Yancey Richardson is pleased to present Rachel Perry’s Soundtrack to My Life, the artist’s sixth solo exhibition with the gallery. Throughout her career, Perry has used familiar materials such as register receipts, produce stickers, shopping bags and voicemail messages to comment on what she calls “the business of living.” Comprised of a series of large-scale collages based on the lyrics of popular songs, Soundtrack to My Life continues Perry’s interest in observing, collecting and utilizing the pedestrian materials and experiences of daily life to comment on the permeation of daily existence by consumer culture.

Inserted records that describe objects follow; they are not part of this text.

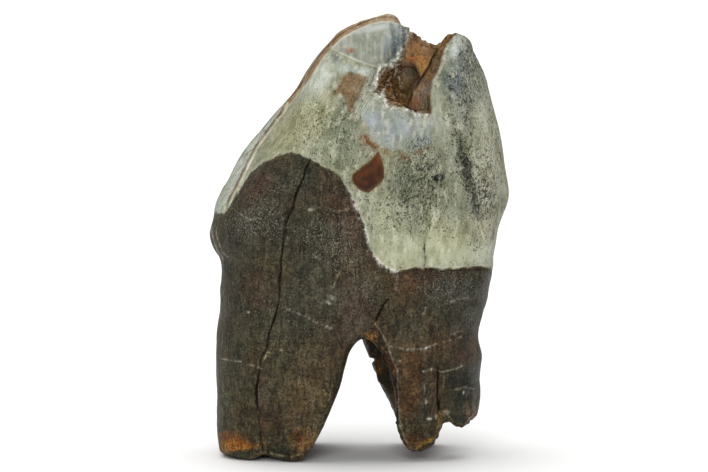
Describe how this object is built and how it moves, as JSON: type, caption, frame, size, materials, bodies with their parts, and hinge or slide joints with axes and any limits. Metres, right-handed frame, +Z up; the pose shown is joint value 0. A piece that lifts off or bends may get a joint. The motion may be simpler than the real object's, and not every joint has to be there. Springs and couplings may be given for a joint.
{
  "type": "fossil woolly rhino tooth",
  "caption": "Fossil upper cheek tooth of a woolly rhinoceros, with a high worn crown and broken roots that it stands on.",
  "frame": {"origin": "on the ground under the middle of the tooth's box, where it rests on its broken roots", "axes": "+X to the right of the front face, towards the cheek side; +Y from the front face to the back; +Z up, from the roots to the crown"},
  "size_m": [0.0606, 0.0442, 0.0896],
  "materials": {
    "fossil_tooth": "mineral-stained fossil: dark brown root cement with a soft sheen, grey and cream enamel, rusty stains"
  },
  "bodies": {
    "root": {"tooth": "fossil_tooth"}
  },
  "joints": []
}
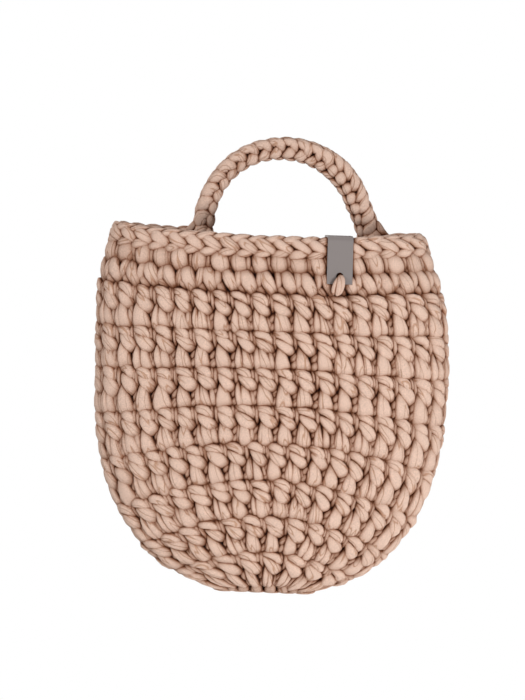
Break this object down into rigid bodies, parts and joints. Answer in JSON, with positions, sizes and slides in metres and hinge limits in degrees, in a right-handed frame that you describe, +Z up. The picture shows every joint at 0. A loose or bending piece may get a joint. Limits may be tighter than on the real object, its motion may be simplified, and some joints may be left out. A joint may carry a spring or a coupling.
{
  "type": "hanging storage basket",
  "caption": "Crocheted bag-shaped wall basket of thick jersey yarn with an arched handle, a braided rim and a folded tag.",
  "frame": {"origin": "the highest point inside the handle's arch, where the basket hangs on a hook or peg", "axes": "+Z up, +Y towards the wall behind the basket, so the front with the tag faces -Y, and +X to the viewer's right"},
  "size_m": [0.2518, 0.0788, 0.3275],
  "materials": {
    "yarn": "dusty pink jersey yarn, matt, with fine knitted ribs",
    "tag": "smooth grey imitation leather, satin"
  },
  "bodies": {
    "handle": {"handle": "yarn"},
    "basket": {"base_start": "yarn", "base_round_1": "yarn", "base_round_2": "yarn", "base_round_3": "yarn", "wall_round_1": "yarn", "wall_round_2": "yarn", "wall_round_3": "yarn", "wall_round_4": "yarn", "wall_round_5": "yarn", "short_round_lower": "yarn", "short_round_upper": "yarn", "rim_braid": "yarn", "label": "tag", "label_stitch": "yarn"}
  },
  "joints": [
    {"name": "basket_swing", "type": "hinge", "parent": "handle", "child": "basket", "pos_m": [0, 0, -0.05775], "axis": [1, 0, 0], "range_deg": [-70, 90]}
  ]
}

Since the 1930s, music has been curated and sold to business owners to help speed up factory workers, motivate shoppers and relax elevator riders. Noting the omnipresence of music as she moved through the mundane routine of her day, Perry gathered the lyrics of popular songs she overheard played as background music. The “soundtracks” in the exhibition include hits by major artists from various eras and genres such as Elton John, The Cure, Bruce Springsteen, Billie Holiday and Frank Sinatra, which were played at the grocery store, the barbershop, the bank, the liquor store and the dentist. Perry fabricated the collages by cutting individual letters from ads in junk mail and print magazines delivered to her home including Sports Illustrated, Artforum, The New Yorker, and The Economist, among others. The new configuration of decontextualized type of varying sizes, shapes, colors and fonts transforms the lyrics into a kind of oversized ransom note suggesting the takeover of consumers by marketing forces using aural means. As Perry notes, “Sound, in this way, exerts control. Pop music becomes political.“
In the project gallery, Perry presents new examples of her ongoing project Lost in My Life, a series of photographs of the artist subsumed in the discarded minutia of consumer culture. Part performance, part installation, Perry immerses herself in environments built from familiar, leftover consumer materials: price tags, produce stickers, markers and gift boxes. Perry appears in every image, though she never reveals her face, emphasizing the dichotomy between personal identity and the anonymity of daily existence. In the artist’s words, “These leftovers form the language of modern life.”